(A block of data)
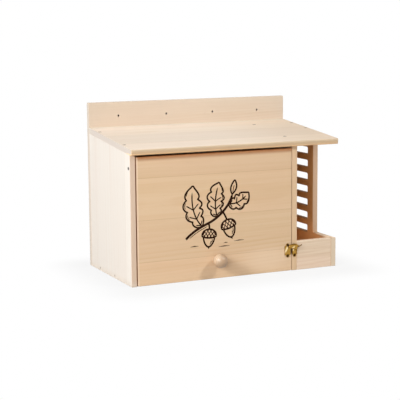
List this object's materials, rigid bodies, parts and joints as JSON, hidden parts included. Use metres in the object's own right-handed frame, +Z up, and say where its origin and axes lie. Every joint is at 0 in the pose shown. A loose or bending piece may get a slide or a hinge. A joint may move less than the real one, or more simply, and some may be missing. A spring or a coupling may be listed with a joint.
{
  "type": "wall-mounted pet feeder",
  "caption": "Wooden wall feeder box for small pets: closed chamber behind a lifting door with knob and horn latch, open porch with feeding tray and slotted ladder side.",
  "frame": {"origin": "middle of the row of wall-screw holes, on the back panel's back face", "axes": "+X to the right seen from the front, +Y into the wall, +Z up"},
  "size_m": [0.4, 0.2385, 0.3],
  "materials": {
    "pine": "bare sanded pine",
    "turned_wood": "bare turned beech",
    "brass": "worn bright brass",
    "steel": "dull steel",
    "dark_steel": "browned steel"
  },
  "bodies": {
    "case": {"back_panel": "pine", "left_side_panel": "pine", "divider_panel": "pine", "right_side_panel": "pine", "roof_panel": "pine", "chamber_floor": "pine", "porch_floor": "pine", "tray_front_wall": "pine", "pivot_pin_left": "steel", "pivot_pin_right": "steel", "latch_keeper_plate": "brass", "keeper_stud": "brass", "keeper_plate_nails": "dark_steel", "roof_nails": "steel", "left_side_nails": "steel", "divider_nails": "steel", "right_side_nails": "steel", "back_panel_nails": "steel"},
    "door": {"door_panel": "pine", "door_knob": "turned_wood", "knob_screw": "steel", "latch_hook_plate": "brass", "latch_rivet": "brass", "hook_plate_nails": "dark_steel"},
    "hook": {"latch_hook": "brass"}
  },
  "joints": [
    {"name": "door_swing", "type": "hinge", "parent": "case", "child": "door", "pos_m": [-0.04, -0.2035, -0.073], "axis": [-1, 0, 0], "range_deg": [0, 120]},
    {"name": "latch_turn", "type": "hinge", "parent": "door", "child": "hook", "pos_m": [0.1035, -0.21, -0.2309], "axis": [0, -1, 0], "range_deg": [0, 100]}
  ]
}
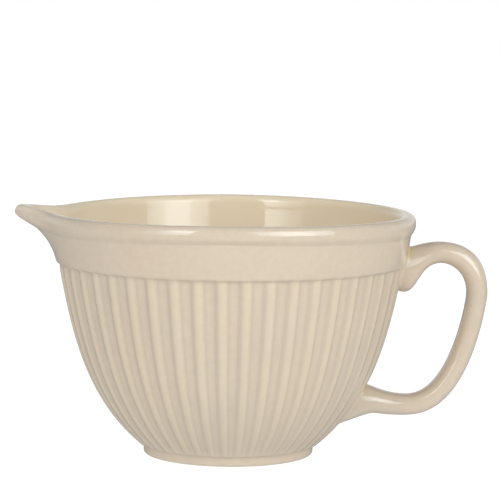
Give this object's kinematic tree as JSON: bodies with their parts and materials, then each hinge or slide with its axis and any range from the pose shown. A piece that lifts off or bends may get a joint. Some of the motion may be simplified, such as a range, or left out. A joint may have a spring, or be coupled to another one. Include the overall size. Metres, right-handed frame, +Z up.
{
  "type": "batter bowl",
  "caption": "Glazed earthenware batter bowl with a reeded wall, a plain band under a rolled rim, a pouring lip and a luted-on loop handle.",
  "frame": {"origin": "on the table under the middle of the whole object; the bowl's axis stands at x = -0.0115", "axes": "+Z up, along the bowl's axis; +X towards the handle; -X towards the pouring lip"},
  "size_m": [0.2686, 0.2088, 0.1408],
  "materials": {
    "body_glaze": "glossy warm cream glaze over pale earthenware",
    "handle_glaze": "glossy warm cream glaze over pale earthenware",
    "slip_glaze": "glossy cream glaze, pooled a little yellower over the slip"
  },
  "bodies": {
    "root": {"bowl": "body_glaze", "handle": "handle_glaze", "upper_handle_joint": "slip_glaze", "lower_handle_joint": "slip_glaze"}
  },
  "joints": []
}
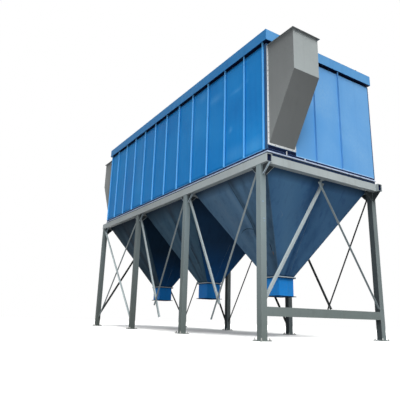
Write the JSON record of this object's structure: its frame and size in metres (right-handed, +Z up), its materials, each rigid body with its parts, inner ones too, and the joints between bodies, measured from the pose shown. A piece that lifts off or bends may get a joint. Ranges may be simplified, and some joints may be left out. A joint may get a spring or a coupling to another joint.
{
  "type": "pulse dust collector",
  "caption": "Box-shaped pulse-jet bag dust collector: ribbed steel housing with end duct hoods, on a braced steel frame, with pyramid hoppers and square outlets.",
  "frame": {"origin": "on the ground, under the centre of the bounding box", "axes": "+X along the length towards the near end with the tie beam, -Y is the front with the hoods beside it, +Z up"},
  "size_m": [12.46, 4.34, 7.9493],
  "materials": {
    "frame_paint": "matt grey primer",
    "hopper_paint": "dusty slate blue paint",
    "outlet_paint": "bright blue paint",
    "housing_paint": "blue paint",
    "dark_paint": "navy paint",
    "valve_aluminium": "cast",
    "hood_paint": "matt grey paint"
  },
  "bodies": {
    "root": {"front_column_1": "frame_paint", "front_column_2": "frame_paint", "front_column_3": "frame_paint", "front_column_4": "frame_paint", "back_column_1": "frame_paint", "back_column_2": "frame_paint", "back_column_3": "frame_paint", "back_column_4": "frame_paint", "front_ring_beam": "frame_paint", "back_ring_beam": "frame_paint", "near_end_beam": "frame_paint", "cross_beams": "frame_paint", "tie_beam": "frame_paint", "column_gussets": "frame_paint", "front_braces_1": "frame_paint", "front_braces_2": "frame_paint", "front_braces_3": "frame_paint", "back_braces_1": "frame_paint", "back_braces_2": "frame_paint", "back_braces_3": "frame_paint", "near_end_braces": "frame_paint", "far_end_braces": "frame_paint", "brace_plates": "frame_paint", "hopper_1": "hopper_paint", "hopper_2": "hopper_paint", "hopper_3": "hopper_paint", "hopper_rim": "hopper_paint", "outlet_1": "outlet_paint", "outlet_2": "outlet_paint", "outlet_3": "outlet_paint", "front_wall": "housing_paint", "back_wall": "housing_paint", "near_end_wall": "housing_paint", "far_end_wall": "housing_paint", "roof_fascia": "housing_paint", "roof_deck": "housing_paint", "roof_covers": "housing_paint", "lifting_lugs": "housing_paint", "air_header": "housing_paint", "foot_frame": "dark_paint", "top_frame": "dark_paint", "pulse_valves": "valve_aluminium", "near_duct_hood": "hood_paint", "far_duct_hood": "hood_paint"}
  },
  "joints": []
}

**Task prompt:** Repeat all the records. Match each line exactly.

**Output below:**
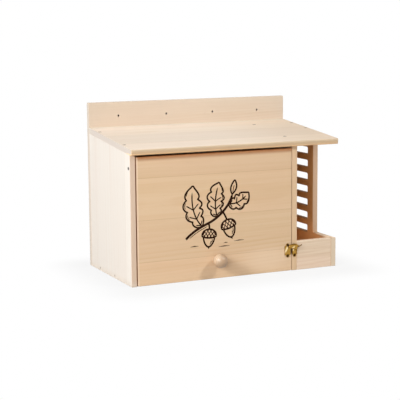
List this object's materials, rigid bodies, parts and joints as JSON, hidden parts included. Use metres in the object's own right-handed frame, +Z up, and say where its origin and axes lie. Every joint is at 0 in the pose shown. A loose or bending piece may get a slide or a hinge. A joint may move less than the real one, or more simply, and some may be missing. A spring or a coupling may be listed with a joint.
{
  "type": "wall-mounted pet feeder",
  "caption": "Wooden wall feeder box for small pets: closed chamber behind a lifting door with knob and horn latch, open porch with feeding tray and slotted ladder side.",
  "frame": {"origin": "middle of the row of wall-screw holes, on the back panel's back face", "axes": "+X to the right seen from the front, +Y into the wall, +Z up"},
  "size_m": [0.4, 0.2385, 0.3],
  "materials": {
    "pine": "bare sanded pine",
    "turned_wood": "bare turned beech",
    "brass": "worn bright brass",
    "steel": "dull steel",
    "dark_steel": "browned steel"
  },
  "bodies": {
    "case": {"back_panel": "pine", "left_side_panel": "pine", "divider_panel": "pine", "right_side_panel": "pine", "roof_panel": "pine", "chamber_floor": "pine", "porch_floor": "pine", "tray_front_wall": "pine", "pivot_pin_left": "steel", "pivot_pin_right": "steel", "latch_keeper_plate": "brass", "keeper_stud": "brass", "keeper_plate_nails": "dark_steel", "roof_nails": "steel", "left_side_nails": "steel", "divider_nails": "steel", "right_side_nails": "steel", "back_panel_nails": "steel"},
    "door": {"door_panel": "pine", "door_knob": "turned_wood", "knob_screw": "steel", "latch_hook_plate": "brass", "latch_rivet": "brass", "hook_plate_nails": "dark_steel"},
    "hook": {"latch_hook": "brass"}
  },
  "joints": [
    {"name": "door_swing", "type": "hinge", "parent": "case", "child": "door", "pos_m": [-0.04, -0.2035, -0.073], "axis": [-1, 0, 0], "range_deg": [0, 120]},
    {"name": "latch_turn", "type": "hinge", "parent": "door", "child": "hook", "pos_m": [0.1035, -0.21, -0.2309], "axis": [0, -1, 0], "range_deg": [0, 100]}
  ]
}
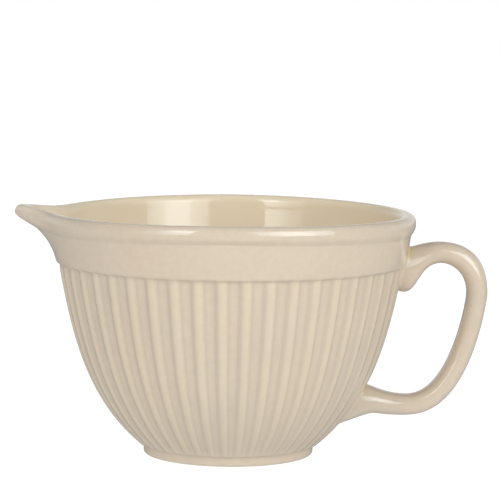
Give this object's kinematic tree as JSON: bodies with their parts and materials, then each hinge or slide with its axis and any range from the pose shown. A piece that lifts off or bends may get a joint. Some of the motion may be simplified, such as a range, or left out. A joint may have a spring, or be coupled to another one. Include the overall size. Metres, right-handed frame, +Z up.
{
  "type": "batter bowl",
  "caption": "Glazed earthenware batter bowl with a reeded wall, a plain band under a rolled rim, a pouring lip and a luted-on loop handle.",
  "frame": {"origin": "on the table under the middle of the whole object; the bowl's axis stands at x = -0.0115", "axes": "+Z up, along the bowl's axis; +X towards the handle; -X towards the pouring lip"},
  "size_m": [0.2686, 0.2088, 0.1408],
  "materials": {
    "body_glaze": "glossy warm cream glaze over pale earthenware",
    "handle_glaze": "glossy warm cream glaze over pale earthenware",
    "slip_glaze": "glossy cream glaze, pooled a little yellower over the slip"
  },
  "bodies": {
    "root": {"bowl": "body_glaze", "handle": "handle_glaze", "upper_handle_joint": "slip_glaze", "lower_handle_joint": "slip_glaze"}
  },
  "joints": []
}
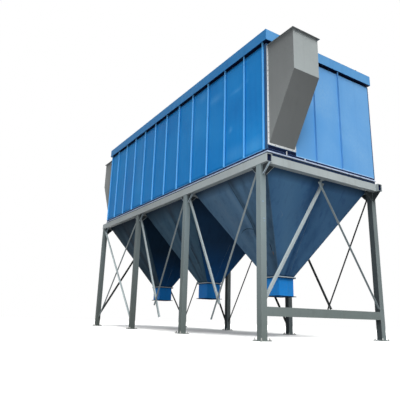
Write the JSON record of this object's structure: its frame and size in metres (right-handed, +Z up), its materials, each rigid body with its parts, inner ones too, and the joints between bodies, measured from the pose shown. A piece that lifts off or bends may get a joint. Ranges may be simplified, and some joints may be left out. A joint may get a spring or a coupling to another joint.
{
  "type": "pulse dust collector",
  "caption": "Box-shaped pulse-jet bag dust collector: ribbed steel housing with end duct hoods, on a braced steel frame, with pyramid hoppers and square outlets.",
  "frame": {"origin": "on the ground, under the centre of the bounding box", "axes": "+X along the length towards the near end with the tie beam, -Y is the front with the hoods beside it, +Z up"},
  "size_m": [12.46, 4.34, 7.9493],
  "materials": {
    "frame_paint": "matt grey primer",
    "hopper_paint": "dusty slate blue paint",
    "outlet_paint": "bright blue paint",
    "housing_paint": "blue paint",
    "dark_paint": "navy paint",
    "valve_aluminium": "cast",
    "hood_paint": "matt grey paint"
  },
  "bodies": {
    "root": {"front_column_1": "frame_paint", "front_column_2": "frame_paint", "front_column_3": "frame_paint", "front_column_4": "frame_paint", "back_column_1": "frame_paint", "back_column_2": "frame_paint", "back_column_3": "frame_paint", "back_column_4": "frame_paint", "front_ring_beam": "frame_paint", "back_ring_beam": "frame_paint", "near_end_beam": "frame_paint", "cross_beams": "frame_paint", "tie_beam": "frame_paint", "column_gussets": "frame_paint", "front_braces_1": "frame_paint", "front_braces_2": "frame_paint", "front_braces_3": "frame_paint", "back_braces_1": "frame_paint", "back_braces_2": "frame_paint", "back_braces_3": "frame_paint", "near_end_braces": "frame_paint", "far_end_braces": "frame_paint", "brace_plates": "frame_paint", "hopper_1": "hopper_paint", "hopper_2": "hopper_paint", "hopper_3": "hopper_paint", "hopper_rim": "hopper_paint", "outlet_1": "outlet_paint", "outlet_2": "outlet_paint", "outlet_3": "outlet_paint", "front_wall": "housing_paint", "back_wall": "housing_paint", "near_end_wall": "housing_paint", "far_end_wall": "housing_paint", "roof_fascia": "housing_paint", "roof_deck": "housing_paint", "roof_covers": "housing_paint", "lifting_lugs": "housing_paint", "air_header": "housing_paint", "foot_frame": "dark_paint", "top_frame": "dark_paint", "pulse_valves": "valve_aluminium", "near_duct_hood": "hood_paint", "far_duct_hood": "hood_paint"}
  },
  "joints": []
}